◆ Task prompt ◆
Copy, character for character, the lines running from the one with "hide_parts(node)" to the one with "return places, groups, [both[group]", ends included. Leave out every other line.
━━━━━━━━━━━━━━━━━━━━
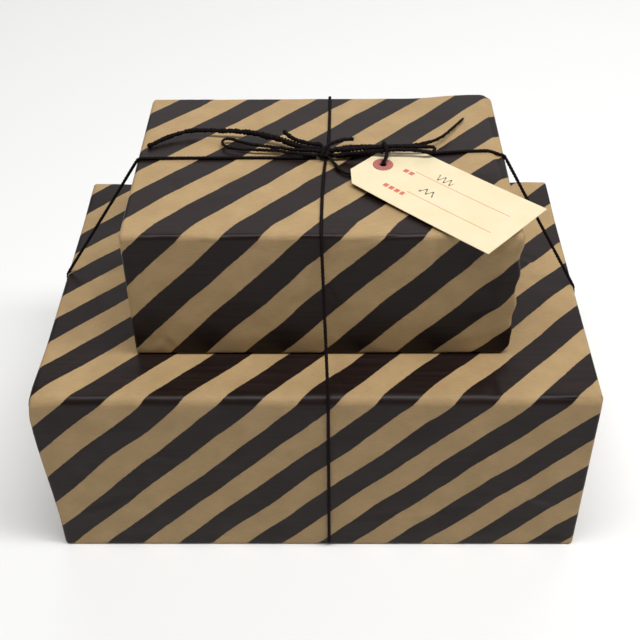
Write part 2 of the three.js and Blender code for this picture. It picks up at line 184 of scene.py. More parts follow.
def make_piece(name, shells, material, node, uv_name):
    """One object from several closed shells, each (places in mm, groups of faces, and for each group
    the uv of its corners in mm), that shows a CAD node in its material slot."""
    places, faces, uvs = [], [], []
    count = 0
    for shell_places, shell_faces, shell_uv in shells:
        places.append(np.asarray(shell_places, float).reshape(-1, 3))
        faces += [tuple(face) for group in shell_faces for face in (group + count).tolist()]
        uvs += [np.asarray(uv, float).reshape(-1, 2) for uv in shell_uv]
        count += len(places[-1])
    mesh = bpy.data.meshes.new(name)
    mesh.from_pydata((np.concatenate(places) * MM).tolist(), [], faces)
    layer = mesh.uv_layers.new(name=uv_name)
    layer.uv.foreach_set("vector", (np.concatenate(uvs) * MM).astype(np.float32).ravel())
    shell_mesh = bmesh.new()
    shell_mesh.from_mesh(mesh)
    bmesh.ops.recalc_face_normals(shell_mesh, faces=shell_mesh.faces)
    shell_mesh.to_mesh(mesh)
    shell_mesh.free()
    mesh.polygons.foreach_set("use_smooth", np.ones(len(mesh.polygons), bool))
    mesh.materials.append(material)
    piece = bpy.data.objects.new(name, mesh)
    bpy.context.scene.collection.objects.link(piece)
    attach(piece, "root")
    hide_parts(node)
    return piece


def slab(outer, inner, uv):
    """A closed sheet with thickness: two grids of the same shape, joined all round their rims."""
    rows, columns = outer.shape[:2]
    count = rows * columns
    number = np.arange(count).reshape(rows, columns)
    rim = np.concatenate([number[0, :-1], number[:-1, -1], number[-1, :0:-1], number[:0:-1, 0]])
    ahead = np.roll(rim, -1)
    wall = np.stack([rim, ahead, ahead + count, rim + count], -1)
    face = grid_faces(rows, columns)
    flat = uv.reshape(-1, 2)
    both = np.concatenate([flat, flat])
    places = np.concatenate([outer.reshape(-1, 3), inner.reshape(-1, 3)])
    groups = [face, face[:, ::-1] + count, wall]
    return places, groups, [both[group] for group in groups]


# ------------------------------------------------------------------ twine
def smooth_line(points, step):
    """A centripetal Catmull-Rom curve through the points: each span is a cubic whose ends lean on the
    neighbouring points, weighted by the roots of their distances. Given back at even steps."""
    p = np.asarray(points, float)
    p = np.vstack([2 * p[0] - p[1], p, 2 * p[-1] - p[-2]])
    root = np.sqrt(np.linalg.norm(np.diff(p, axis=0), axis=1))[:, None]
    before, start, end, after = p[:-3], p[1:-2], p[2:-1], p[3:]
    r0, r1, r2 = root[:-2], root[1:-1], root[2:]
    leave = ((start - before) / r0 - (end - before) / (r0 + r1) + (end - start) / r1) * r1
    arrive = ((end - start) / r1 - (after - start) / (r1 + r2) + (after - end) / r2) * r1
    t = np.linspace(0, 1, 24, endpoint=False)[None, :, None]
    start, end, leave, arrive = (a[:, None] for a in (start, end, leave, arrive))
    span = (
        start * (2 * t**3 - 3 * t**2 + 1) + leave * (t**3 - 2 * t**2 + t)
        + end * (3 * t**2 - 2 * t**3) + arrive * (t**3 - t**2))
    fine = np.vstack([span.reshape(-1, 3), p[-2]])
    along = distance_along(fine)
    even = np.linspace(0, along[-1], max(int(along[-1] / step), 8) + 1)
    return np.stack([np.interp(even, along, fine[:, k]) for k in range(3)], -1)


def distance_along(line):
    """The distance from a line's start to each of its points."""
    return np.concatenate([[0], np.cumsum(np.linalg.norm(np.diff(line, axis=0), axis=1))])


def unit(vectors):
    """Vectors divided by their lengths."""
    return vectors / np.linalg.norm(vectors, axis=-1, keepdims=True)


def frame_along(line, across):
    """Unit vectors along, beside and above a line, turned back by the angle that the pair beside and
    above has spun about the line so far, so that they don't twist."""
    ahead = unit(np.gradient(line, axis=0))
    beside = unit(across - (ahead @ across)[:, None] * ahead)
    above = np.cross(ahead, beside)
    steps = np.sum(np.diff(beside, axis=0) * above[:-1], axis=1)
    spun = np.concatenate([[0], np.cumsum(steps)])[:, None]
    turned_beside = np.cos(spun) * beside - np.sin(spun) * above
    turned_above = np.sin(spun) * beside + np.cos(spun) * above
    return ahead, turned_beside, turned_above


def wander(along, seed, longest=24.0, shortest=2.6, waves=9):
    """An uneven line between about -1 and 1: waves of falling length with seeded phases, summed."""
    rng = np.random.default_rng(seed)
    lengths = np.geomspace(longest, shortest, waves)
    phases = rng.uniform(0, FULL_TURN, waves)
    heights = rng.uniform(0.5, 1.0, waves)
    waves_at = np.sin(FULL_TURN * np.asarray(along)[..., None] / lengths + phases) * heights
    return waves_at.sum(-1) / np.sqrt((heights**2).sum()) * 0.7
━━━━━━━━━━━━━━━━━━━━
◆ Solution ◆
    hide_parts(node)
    return piece


def slab(outer, inner, uv):
    """A closed sheet with thickness: two grids of the same shape, joined all round their rims."""
    rows, columns = outer.shape[:2]
    count = rows * columns
    number = np.arange(count).reshape(rows, columns)
    rim = np.concatenate([number[0, :-1], number[:-1, -1], number[-1, :0:-1], number[:0:-1, 0]])
    ahead = np.roll(rim, -1)
    wall = np.stack([rim, ahead, ahead + count, rim + count], -1)
    face = grid_faces(rows, columns)
    flat = uv.reshape(-1, 2)
    both = np.concatenate([flat, flat])
    places = np.concatenate([outer.reshape(-1, 3), inner.reshape(-1, 3)])
    groups = [face, face[:, ::-1] + count, wall]
    return places, groups, [both[group] for group in groups]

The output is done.